Levantó su brazo. Y vimos, no lejos del hombro, una heridilla por la que fluía abundantemente la sangre roja…

—¡Ah!
¿Estaban aquí?
—exclamó el marqués; y aquello me asombró, pues por lo visto, no nos creía en el palacio—. ¡Mejor!… Podrán ayudarme a calmarla… No pasa nada, absolutamente nada… Se ha hecho una heridilla…
¡Apuesto cualquier cosa a que es un pinchazo del rosal!
—… Pero se pone de una manera alarmante…

Mientras tanto, la marquesa no dejaba de repetir como en una especie de estertor:

—¡No me dejen!… ¡No me dejen, por favor!…

Acudió Sangor… También pareció tan sorprendido como su amo por encontrarnos allí… En la mano llevaba un frasco en cuya etiqueta leí:
Citrato de sosa
.

El marqués, en cuanto vio el frasco, gritó:

—¡No es eso, imbécil!… Te he pedido el
cloruro de calcio
.

Sangor se inclinó, se fue y volvió poco después con el cloruro de calcio pedido.

Bajo la acción del cloruro, pronto se detuvo la sangre que manaba de la pequeña herida… El marqués prodigaba cuidados a su mujer con gran dulzura y palabras de aliento, mientras ella se pasmaba…

Miré la herida. No era mayor de un buen pinchazo de alfiler.

Mientras tanto, se presentó el doctor indio.

El marqués le dijo:

—Se ha herido en el brazo y, naturalmente, ha habido una nueva crisis.

Saib Khan rogó que se le dejara solo con la enferma.

Ésta abrió los ojos y nos miró tan suplicante que me sentí hondamente conmovido. Sin embargo, ante las miradas de Saib Khan y del marqués, no se atrevió a decir nada. Sus temblorosos labios no dejaron pasar más que un débil gemido. Hubo que abandonarla.

El marqués nos lo indicaba ya. Salimos de la habitación. Nos seguían Sangor y Sing-Sing.

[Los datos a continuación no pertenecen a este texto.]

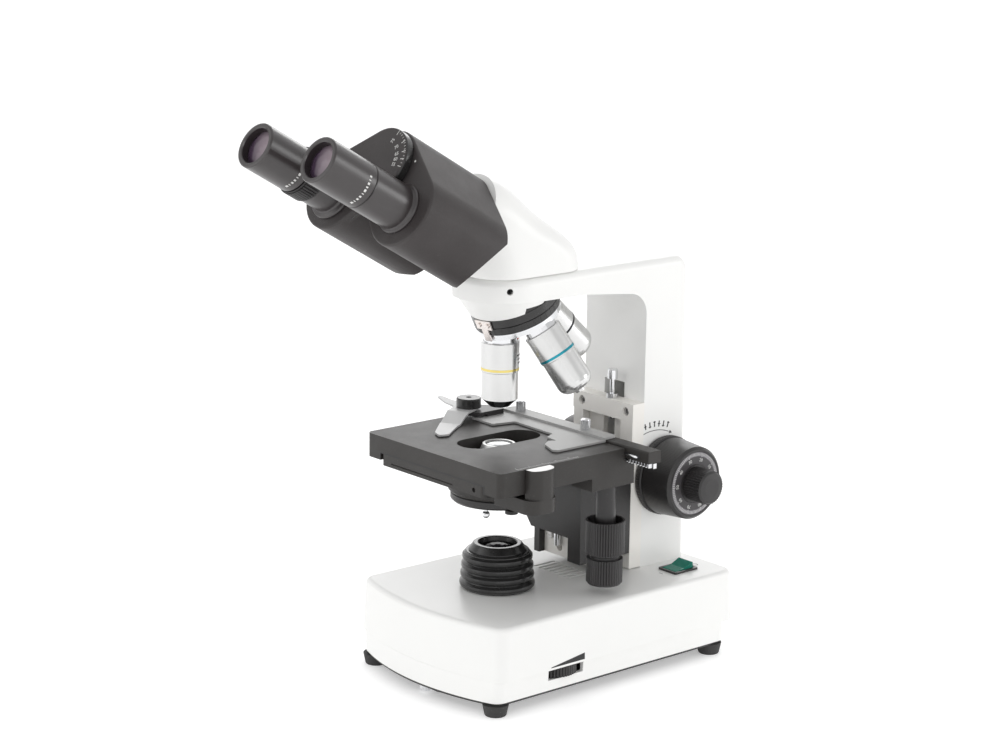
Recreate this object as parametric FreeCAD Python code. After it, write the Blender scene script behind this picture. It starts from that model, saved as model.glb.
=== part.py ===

El marqués nos señaló la puerta hendida.

—He tenido que hundirla —nos explicó—. En sus crisis, no podemos dejar sola a la marquesa. Se mataría, se arrojaría por el balcón, se aplastaría la cabeza contra la pared…

—Pero ¿qué ha pasado? —preguntó Cristina.

Yo no pregunté nada. Estaba horriblemente turbado y apenas me atrevía a mirar al marqués, de tanto como temía que pudiera leer mis pensamientos, en mis inciertos y espantosamente inquietos pensamientos.

Nos llevó a un saloncillo reservado para la marquesa en la planta baja, y que aún tenía abierta una ventana al jardín. Junto a la ventana trepaba un rosal.